Au-delà des séances plénières et des conférences programmées, la vraie magie a eu lieu dans les couloirs et lors des pauses repas. Là, d’anciens amis se sont retrouvés autour d’une nourriture étonnamment bonne, et de nouvelles amitiés se sont formées.
Pour la journaliste que je suis, la partie la plus significative des trois derniers jours a été une conversation inattendue avec une personne de 83 ans de Palm Beach, en Floride.

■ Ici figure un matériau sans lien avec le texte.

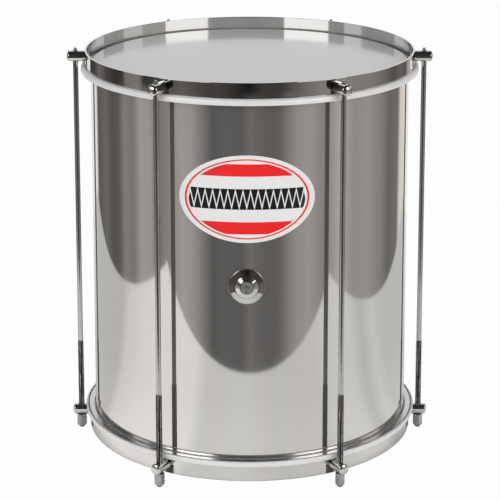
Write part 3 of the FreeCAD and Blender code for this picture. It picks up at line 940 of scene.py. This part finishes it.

Entre ses blagues et les histoires fièrement racontées des succès récents de ses nombreux petits-enfants, Sandy Baklor a partagé le point de vue d’un ancien combattant bénévole et philanthrope de la communauté juive.
Baklor a raconté les fondements des outils de plus en plus évolutifs qui sont maintenant utilisés avec nonchalance pour renforcer les relations entre Israël et la diaspora, depuis le fait que des soldats de Tsahal sont venus prêter main forte aux bus de Birthright – considérés comme un des éléments les plus importants du voyage – et la multitude des programmes pour jeunes adultes, comme le Entwine du JDC, qui sont aujourd’hui largement considérés comme l’une des étapes de développement du leadership.
Avec une vision réaliste du leadership juif vieillissant actuel, Baklor se passionne pour la formation d’une autre génération à qui lui et ses congénères pourront passer le flambeau.
A la fin de notre discussion, il s’est rendu en toute confiance dans la salle d’exposition pour voir par lui-même ce qui pouvait être fait. Et a laissé cette journaliste que je suis pleine d’espoir.